«LA VIEJA LLUVIA» por Remedios Sánchez
La lluvia, aquella lluvia que mojaba mis manos en los atardeceres de otoño; la que, en las madrugadas largas del invierno, tocaba en la ventana anunciando el perfume de la mañana siguiente, la que ejercía una declaración de amistad, esa lluvia limpia, juguetona y despaciosa, hace mucho que no nos visita.

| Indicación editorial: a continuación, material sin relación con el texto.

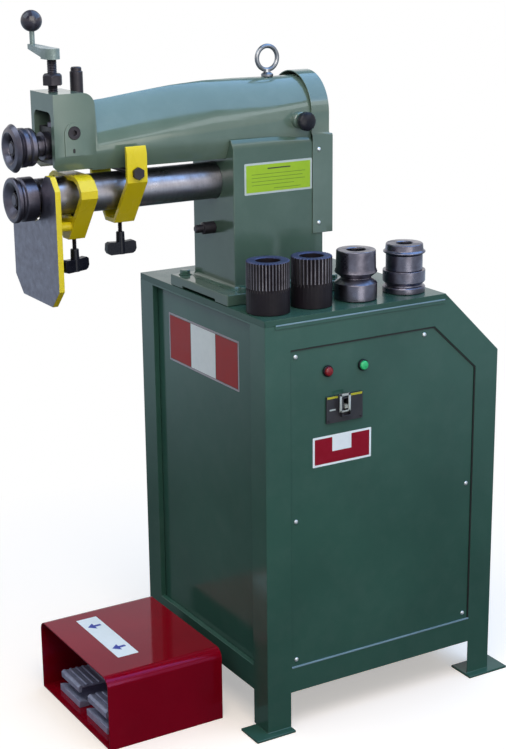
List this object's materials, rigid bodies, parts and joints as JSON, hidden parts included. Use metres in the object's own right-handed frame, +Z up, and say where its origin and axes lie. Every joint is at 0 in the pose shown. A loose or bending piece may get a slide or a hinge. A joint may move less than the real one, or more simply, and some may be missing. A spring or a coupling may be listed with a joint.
{
  "type": "motor driven rotary sheet metal crimping and beading machine on a cabinet, with a two pedal foot switch",
  "caption": "Floor standing motor driven sheet metal crimper: roll head on a cabinet, crank fed upper roll, gauge plate, spare rolls and a pedal box.",
  "frame": {"origin": "middle of the overall outline, on the floor", "axes": "+X to the operator's right, the control panel side; +Y from the operator to the rear; +Z up"},
  "size_m": [0.544, 0.981, 1.4163],
  "materials": {
    "cabinet_green": "glossy dark green enamel",
    "machine_green": "glossy grey green enamel",
    "yellow_paint": "glossy yellow enamel",
    "red_paint": "glossy deep red enamel",
    "steel": "turned and ground steel",
    "black_oxide": "black oxide steel",
    "cast_grey": "as cast",
    "black_plastic": "moulded, glossy",
    "grey_casting": "satin casting",
    "red_lens": "glossy",
    "green_lens": "glossy",
    "bronze": "turned bearing bronze",
    "motor_grey": "satin enamel",
    "pedal_grey": "satin grey coat on castings"
  },
  "bodies": {
    "machine_frame": {"cabinet_shell": "cabinet_green", "cabinet_top": "cabinet_green", "front_panel": "cabinet_green", "control_panel": "cabinet_green", "left_panel": "cabinet_green", "rear_panel": "cabinet_green", "motor_shelf": "cabinet_green", "gear_motor": "motor_grey", "drive_chain": "black_oxide", "machine_base": "machine_green", "column": "machine_green", "upper_arm": "machine_green", "lower_tube": "steel", "gear_cover": "machine_green", "side_plug": "black_oxide", "spring_post": "black_oxide", "lock_stud": "black_oxide", "eye_bolt": "grey_casting", "red_bezel": "black_plastic", "green_bezel": "black_plastic", "power_switch": "black_plastic", "pedal_guard": "red_paint", "forward_pedal_base": "cast_grey", "reverse_pedal_base": "cast_grey"},
    "lower_spindle": {"lower_shaft": "steel", "lower_roll": "steel", "lower_roll_nut": "black_oxide", "lower_gear": "steel", "driven_sprocket": "steel"},
    "upper_carriage": {"bearing_block": "cast_grey", "rear_bearing": "bronze"},
    "upper_spindle": {"upper_shaft": "steel", "upper_roll": "steel", "upper_roll_nut": "black_oxide", "upper_gear": "steel"},
    "motor_output": {"motor_sprocket": "steel"},
    "screw_pad": {"pressure_pad": "steel"},
    "crank": {"crank_screw": "black_oxide", "stop_collar": "black_oxide", "crank_arm": "grey_casting", "ball_knob": "black_plastic"},
    "gauge": {"gauge_plate": "steel", "gauge_yoke": "yellow_paint"},
    "gauge_clamp": {"gauge_knob": "black_plastic"},
    "stop_yoke": {"rear_yoke": "yellow_paint", "yoke_cross_bolt": "steel"},
    "stop_clamp": {"yoke_knob": "black_plastic"},
    "align_screw": {"align_knob": "black_plastic"},
    "stop_button": {"red_button": "red_lens"},
    "start_button": {"green_button": "green_lens"},
    "power_lever": {"switch_lever": "grey_casting"},
    "forward_treadle": {"forward_pedal": "pedal_grey"},
    "reverse_treadle": {"reverse_pedal": "pedal_grey"},
    "spare_crimp_front": {"crimp_roll_front": "black_oxide"},
    "spare_crimp_rear": {"crimp_roll_rear": "black_oxide"},
    "spare_bead_lower": {"bead_roll_lower": "steel"},
    "spare_bead_upper": {"bead_roll_upper": "steel"},
    "spare_ring_lower": {"ring_roll_lower": "steel"},
    "spare_ring_upper": {"ring_roll_upper": "steel"}
  },
  "joints": [
    {"name": "lower_drive", "type": "hinge", "parent": "machine_frame", "child": "lower_spindle", "pos_m": [0, -0.1055, 1.0826], "axis": [0, 1, 0], "continuous": true},
    {"name": "carriage_tilt", "type": "hinge", "parent": "machine_frame", "child": "upper_carriage", "pos_m": [0, 0.1185, 1.1771], "axis": [1, 0, 0], "range_deg": [-0.89, 0.67], "stiffness_Nm_per_rad": 300, "springref_deg": -5.9},
    {"name": "upper_drive", "type": "hinge", "parent": "upper_carriage", "child": "upper_spindle", "pos_m": [0, -0.1055, 1.1771], "axis": [0, 1, 0], "continuous": true},
    {"name": "motor_drive", "type": "hinge", "parent": "machine_frame", "child": "motor_output", "pos_m": [0, 0.0145, 0.4163], "axis": [0, 1, 0], "continuous": true},
    {"name": "screw_feed", "type": "slide", "parent": "machine_frame", "child": "screw_pad", "axis": [0, 0, -1], "range_m": [-0.008, 0.006]},
    {"name": "crank_turn", "type": "hinge", "parent": "screw_pad", "child": "crank", "pos_m": [0, -0.398, 1.346], "axis": [0, 0, -1], "range_deg": [-720.01, 540.01]},
    {"name": "gauge_slide", "type": "slide", "parent": "machine_frame", "child": "gauge", "axis": [0, 1, 0], "range_m": [0, 0.04]},
    {"name": "gauge_knob_turn", "type": "hinge", "parent": "gauge", "child": "gauge_clamp", "pos_m": [0, -0.3685, 0.96], "axis": [0, 0, 1], "range_deg": [0, 180]},
    {"name": "yoke_slide", "type": "slide", "parent": "machine_frame", "child": "stop_yoke", "axis": [0, 1, 0], "range_m": [0, 0.12]},
    {"name": "yoke_knob_turn", "type": "hinge", "parent": "stop_yoke", "child": "stop_clamp", "pos_m": [0, -0.2723, 0.985], "axis": [0, 0, 1], "range_deg": [0, 180]},
    {"name": "align_turn", "type": "hinge", "parent": "machine_frame", "child": "align_screw", "pos_m": [0.084, 0.0855, 1.1955], "axis": [1, 0, 0], "range_deg": [-180, 180]},
    {"name": "stop_press", "type": "slide", "parent": "machine_frame", "child": "stop_button", "axis": [-1, 0, 0], "range_m": [0, 0.004], "stiffness_N_per_m": 600, "springref_m": -0.002},
    {"name": "start_press", "type": "slide", "parent": "machine_frame", "child": "start_button", "axis": [-1, 0, 0], "range_m": [0, 0.004], "stiffness_N_per_m": 600, "springref_m": -0.002},
    {"name": "power_lever_turn", "type": "hinge", "parent": "machine_frame", "child": "power_lever", "pos_m": [0.244, 0.0738, 0.663], "axis": [0, 1, 0], "range_deg": [-20, 20]},
    {"name": "forward_press", "type": "hinge", "parent": "machine_frame", "child": "forward_treadle", "pos_m": [-0.0945, -0.23, 0.0373], "axis": [1, 0, 0], "range_deg": [0, 5.5], "stiffness_Nm_per_rad": 6, "springref_deg": -17.19},
    {"name": "reverse_press", "type": "hinge", "parent": "machine_frame", "child": "reverse_treadle", "pos_m": [0.0365, -0.23, 0.0373], "axis": [1, 0, 0], "range_deg": [0, 5.5], "stiffness_Nm_per_rad": 6, "springref_deg": -17.19},
    {"name": "crimp_front_lift", "type": "slide", "parent": "machine_frame", "child": "spare_crimp_front", "axis": [0, 0, 1], "range_m": [0, 0.07]},
    {"name": "crimp_rear_lift", "type": "slide", "parent": "machine_frame", "child": "spare_crimp_rear", "axis": [0, 0, 1], "range_m": [0, 0.07]},
    {"name": "bead_lower_lift", "type": "slide", "parent": "machine_frame", "child": "spare_bead_lower", "axis": [0, 0, 1], "range_m": [0, 0.07]},
    {"name": "bead_upper_lift", "type": "slide", "parent": "spare_bead_lower", "child": "spare_bead_upper", "axis": [0, 0, 1], "range_m": [0, 0.03]},
    {"name": "ring_lower_lift", "type": "slide", "parent": "machine_frame", "child": "spare_ring_lower", "axis": [0, 0, 1], "range_m": [0, 0.07]},
    {"name": "ring_upper_lift", "type": "slide", "parent": "spare_ring_lower", "child": "spare_ring_upper", "axis": [0, 0, 1], "range_m": [0, 0.03]}
  ],
  "couplings": [
    {"joint": "upper_drive", "follows": "lower_drive", "ratio": -1},
    {"joint": "motor_drive", "follows": "lower_drive", "ratio": 1.3077},
    {"joint": "crank_turn", "follows": "screw_feed", "rad_per_m": 1570.8},
    {"joint": "carriage_tilt", "follows": "screw_feed", "rad_per_m": 1.9361}
  ]
}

Las cosas esenciales, todo aquello que durante la época medular de la niñez fue importante, descubrimiento cierto de ternura infinita, sorpresa franca cascabeleando cuando todo era silencio, han acabado por quedarse atrapadas en el pasado. Perdura, eso sí, un sentimiento de nostalgia de quien ha vivido instantes que ahora no se pueden constreñir a palabras precisas porque las emociones son tan poliédricas, tan ricas en sus dimensiones, que no se amoldan a la fidelidad de un cuadro de Antonio López sino que van dejando en el alma de cada cual una huella única e imborrable.
Ya avisaba García Lorca de que la lluvia ejerce una lírica función musical sobre el paisaje y es verdad. Supone una placidez de agua alborotando los rosales del huerto para convertirse, con sorprendente rapidez, en reguerillos desordenados y erráticos yendo de un parterre a otro como acequias imprevistas. En su abrazo certero a los árboles (porque a cada uno de ellos es distinto, como si fuera una madre protectora) va cayendo diligente y rumorosa, variando en una risa cristalina que se escucha al acercarse el olmo de bola, aquel hogar transitorio de los gorriones de entonces; o bien en un cosquilleo vibrante entre las hojas verdes del magnolio torcido. Suena diferente en los cipreses, seguramente por su altivez distante que los lleva a enlazar con el mundo de los que ya no están, con esa ambición perpetua de alcanzar el azul infinito; es, en ese caso, otra música, más barroca y dramática al oído atento. Pero no sé por qué, conforme han ido pasando los años se nos ha escondido a los sentidos, disfrazada de tormentas que destrozan las cosechas, tromba indignada que arrambla con todo, habitualmente cubierta con una toquilla de grisura impenetrable y fría que la hace poco grata.
Casi inexistente el afecto por ella, improbable la posibilidad de rozarla con agrado inocente sabiendo el perjuicio para el agricultor que observa el cielo entre la necesidad y el miedo. Ahora desconozco si, aparte de haber perdido la lluvia delicadísima de la niñez, se han marchado también los gorrioncillos, pequeños habitantes alegres del vergel donde habitó un día la memoria que, quizás, fue mi casa más verdadera. En mi caso, los guardo aún en el recuerdo como el tesoro inmenso que fueron, nítidos y certeros con su canto de atardecida en la enramada, al ritmo de las gotas, acompañándolas como un violín bien afinado. Aún cierro los ojos y me imagino sus vuelos cortos, sus pasos minutísimos cercando las rosas que cerraban la temporada y casi puedo oler la tierra mojada y la yerbabuena fragante. La lluvia tenía en aquel tiempo mucho de fiesta, de juego con charco incorporado para botas amarillas. Ancestral y garbosa, era siempre la fortuna inesperada y memorable que venía a inaugurar una jornada perfecta para travesuras prodigiosas. Por eso ha de volver, como un gozo sereno, para que nadie olvide la hondura de la belleza sencilla que da sentido a la infancia.